Somewhere, in Washington state or China or where ever these things are sealed like the Pharoah’s sarcophagus, they’re laughing at me.
SOS




4 Comments
April 29, 2008 at 11:43 am
Denis,
You wasted your money. You should have downloaded Open Office for nothing:
http://www.openoffice.org/
Microsoft has convinced everyone they need to pay hundreds of dollars for MS Office. Not necessary at all.
P.S. Good luck opening the package. I struggle opening new music CDs. That must be why I switched to iTunes …
April 29, 2008 at 2:34 pm
I read that injuring yourself trying to cut those things off is like the #2 reason people end up in the E.R. #1 is slicing bagles. Like the sarge in Hill Street Bluers used to warn: Be careful out there. It’s a dangerous world.
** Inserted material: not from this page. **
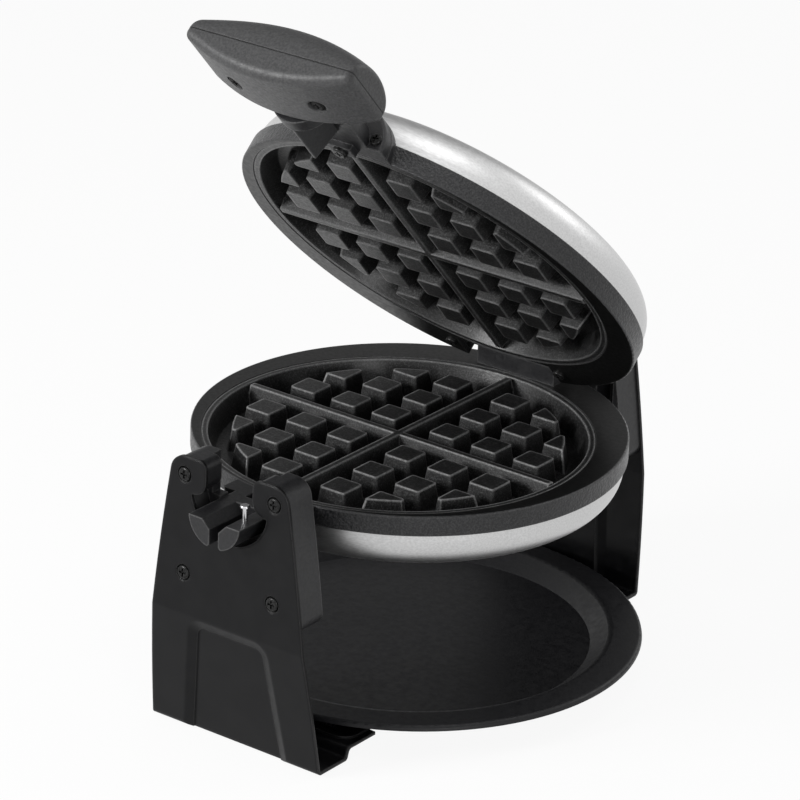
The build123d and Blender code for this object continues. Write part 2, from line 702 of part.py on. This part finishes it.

Good luck.
April 29, 2008 at 7:49 pm
Dennis,
I agree about getting an open source solution for word processing. Not only could you download Open Office but Google, and Zoho also offer web based word processing and so much more. Any software you want now for free online. The three programs above give you most of the features of MS Word. Give them a try before you get your box open!
vc
April 30, 2008 at 5:40 pm
Hi Guys,
I never had heard of that OpenOffice opportunity. I do have all my stuff from the kaput computer on discs and so much of my work is on Word and if I figure out how to get it back into the system I thought I’d need to go from Word to Word.
I would also belive that that the ERs are full of packaging victims. Those folks should work for NASA, the shttle tiles would never come off.